* **Directions for this task**
Your task is to repeat all of the material exactly.

* start *

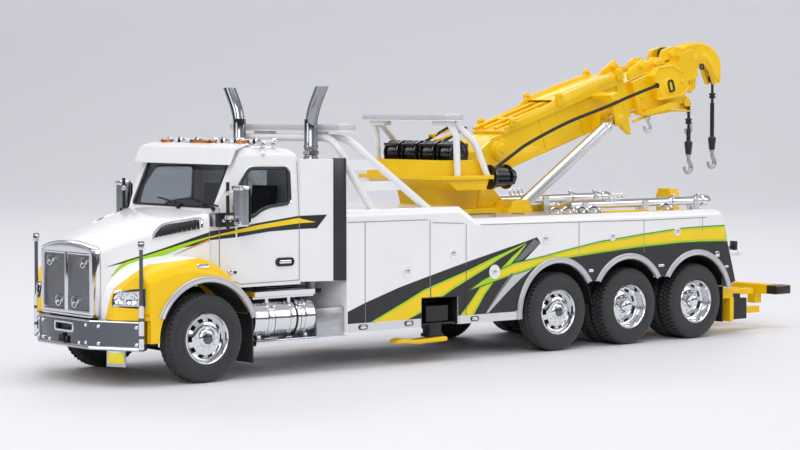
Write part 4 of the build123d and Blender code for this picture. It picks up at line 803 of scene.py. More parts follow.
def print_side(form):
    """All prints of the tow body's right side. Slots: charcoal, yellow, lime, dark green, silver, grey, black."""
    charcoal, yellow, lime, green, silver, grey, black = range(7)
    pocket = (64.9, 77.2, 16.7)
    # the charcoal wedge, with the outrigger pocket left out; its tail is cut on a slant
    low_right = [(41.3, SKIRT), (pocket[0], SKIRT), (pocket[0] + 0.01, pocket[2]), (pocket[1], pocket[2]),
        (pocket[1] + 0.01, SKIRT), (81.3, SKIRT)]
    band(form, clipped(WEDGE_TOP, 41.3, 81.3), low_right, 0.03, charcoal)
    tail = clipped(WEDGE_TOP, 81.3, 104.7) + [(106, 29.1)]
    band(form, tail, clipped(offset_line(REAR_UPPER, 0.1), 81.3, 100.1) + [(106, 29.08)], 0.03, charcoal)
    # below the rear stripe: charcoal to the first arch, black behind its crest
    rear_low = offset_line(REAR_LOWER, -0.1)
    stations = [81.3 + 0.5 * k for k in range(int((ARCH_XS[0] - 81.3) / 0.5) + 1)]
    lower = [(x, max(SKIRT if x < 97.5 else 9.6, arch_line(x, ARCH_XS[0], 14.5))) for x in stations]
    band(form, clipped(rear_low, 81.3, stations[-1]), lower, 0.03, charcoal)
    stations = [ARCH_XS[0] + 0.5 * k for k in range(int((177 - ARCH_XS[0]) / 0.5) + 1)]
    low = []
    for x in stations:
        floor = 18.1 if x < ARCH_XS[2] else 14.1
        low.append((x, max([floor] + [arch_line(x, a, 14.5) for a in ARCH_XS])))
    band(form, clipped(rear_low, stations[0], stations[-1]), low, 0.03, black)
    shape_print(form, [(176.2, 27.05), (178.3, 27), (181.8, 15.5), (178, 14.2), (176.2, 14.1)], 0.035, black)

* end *

* **The answer**
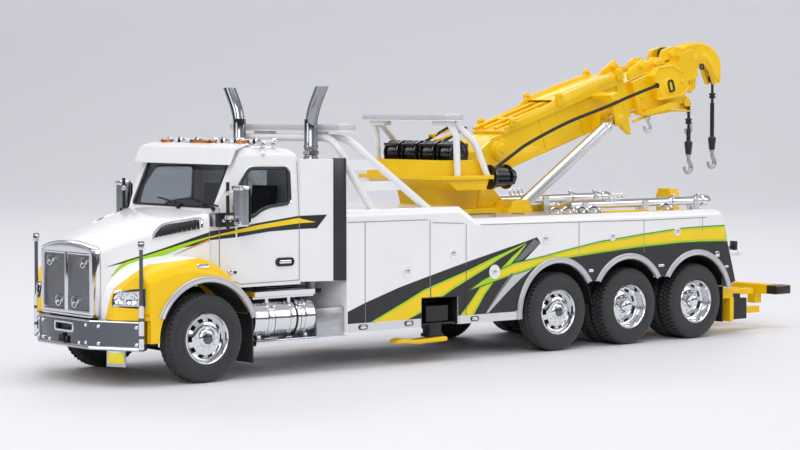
Write part 4 of the build123d and Blender code for this picture. It picks up at line 803 of scene.py. More parts follow.
def print_side(form):
    """All prints of the tow body's right side. Slots: charcoal, yellow, lime, dark green, silver, grey, black."""
    charcoal, yellow, lime, green, silver, grey, black = range(7)
    pocket = (64.9, 77.2, 16.7)
    # the charcoal wedge, with the outrigger pocket left out; its tail is cut on a slant
    low_right = [(41.3, SKIRT), (pocket[0], SKIRT), (pocket[0] + 0.01, pocket[2]), (pocket[1], pocket[2]),
        (pocket[1] + 0.01, SKIRT), (81.3, SKIRT)]
    band(form, clipped(WEDGE_TOP, 41.3, 81.3), low_right, 0.03, charcoal)
    tail = clipped(WEDGE_TOP, 81.3, 104.7) + [(106, 29.1)]
    band(form, tail, clipped(offset_line(REAR_UPPER, 0.1), 81.3, 100.1) + [(106, 29.08)], 0.03, charcoal)
    # below the rear stripe: charcoal to the first arch, black behind its crest
    rear_low = offset_line(REAR_LOWER, -0.1)
    stations = [81.3 + 0.5 * k for k in range(int((ARCH_XS[0] - 81.3) / 0.5) + 1)]
    lower = [(x, max(SKIRT if x < 97.5 else 9.6, arch_line(x, ARCH_XS[0], 14.5))) for x in stations]
    band(form, clipped(rear_low, 81.3, stations[-1]), lower, 0.03, charcoal)
    stations = [ARCH_XS[0] + 0.5 * k for k in range(int((177 - ARCH_XS[0]) / 0.5) + 1)]
    low = []
    for x in stations:
        floor = 18.1 if x < ARCH_XS[2] else 14.1
        low.append((x, max([floor] + [arch_line(x, a, 14.5) for a in ARCH_XS])))
    band(form, clipped(rear_low, stations[0], stations[-1]), low, 0.03, black)
    shape_print(form, [(176.2, 27.05), (178.3, 27), (181.8, 15.5), (178, 14.2), (176.2, 14.1)], 0.035, black)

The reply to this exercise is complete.